Anti Larry Clark style, and a wonderful movie :)
I could somewhat relate to this movie since I live with my grandmother most of the time. I think this movie dose have a good heart.
Thought the movie was good, jus two teens finding out who they really are underneath the false image they put out to their friends and families...
its about victor, who is a playboy somehow. livin wit 2 other siblings and a stern, strong grandmother who is tryin to so-called raise a perfect family. its a sweet family movie. go watch!
i thought the performances in this were so honest & real,set in New York's lower east side,tells the story of Victor's quest to become a man.takes a look at family life and teenage first love,funny & moving at the same time really enjoyed watchint this.
I think this is the cutest movie. Very rarely have I encountered a movie where I liked all the characters. This was exception.
One of the best concerning young love and the poorer side of the economic scale. Love it love it love it!
Unsentimental, gritty, charming, intimate, generous and compassionate. It is one of the best independent films shot in NYC I have seen.
I love watching shows with accents. I always walk away with the weird nagging feeling of having to speak like them.
So if I start sayin' stuff all weird, with a lotta the word fuck, in an accent, you'll know why.
The girl's pretty.
And I don't get how Victor has to walk around shirtless all the time. Is it that hot or summin'?

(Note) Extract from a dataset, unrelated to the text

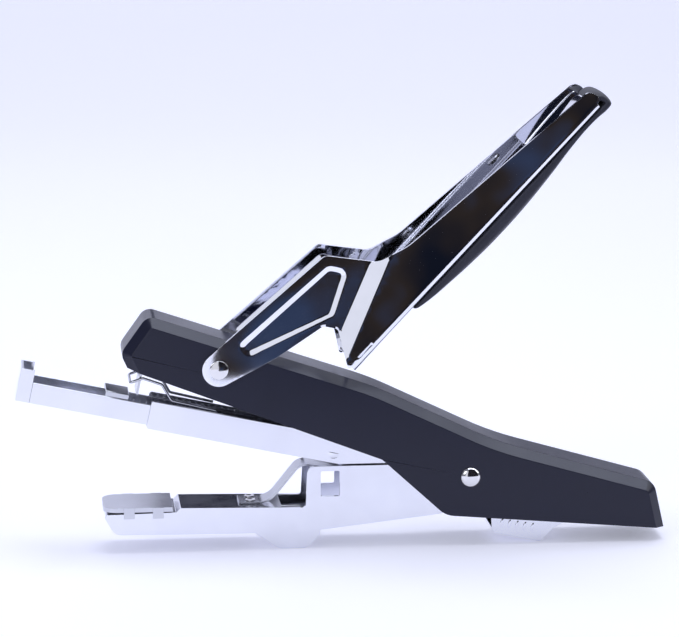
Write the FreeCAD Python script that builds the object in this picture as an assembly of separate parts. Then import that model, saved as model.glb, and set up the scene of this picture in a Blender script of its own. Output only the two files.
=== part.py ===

Excellent acting. Religous grandmother from hell raising grandkids in tough neighborhoods and tough times.
The lines and emotions were so raw and realistic that I almost forgot I was watching a movie sometimes. It essentially came of as this really touching coming of age story that I liked a whole lot. The performances were top notch and a good arguement against casting well-known actors in movies.
Grand Special Prize, 2002 Deauville Film Festival; Made in Spanish Award, 2002 San Sebastian International Film Festival
I really liked this. It was well accessable. I have no idea what it's really like to be a young, poor Hispanic kid. But I love Victor and really enjoyed this.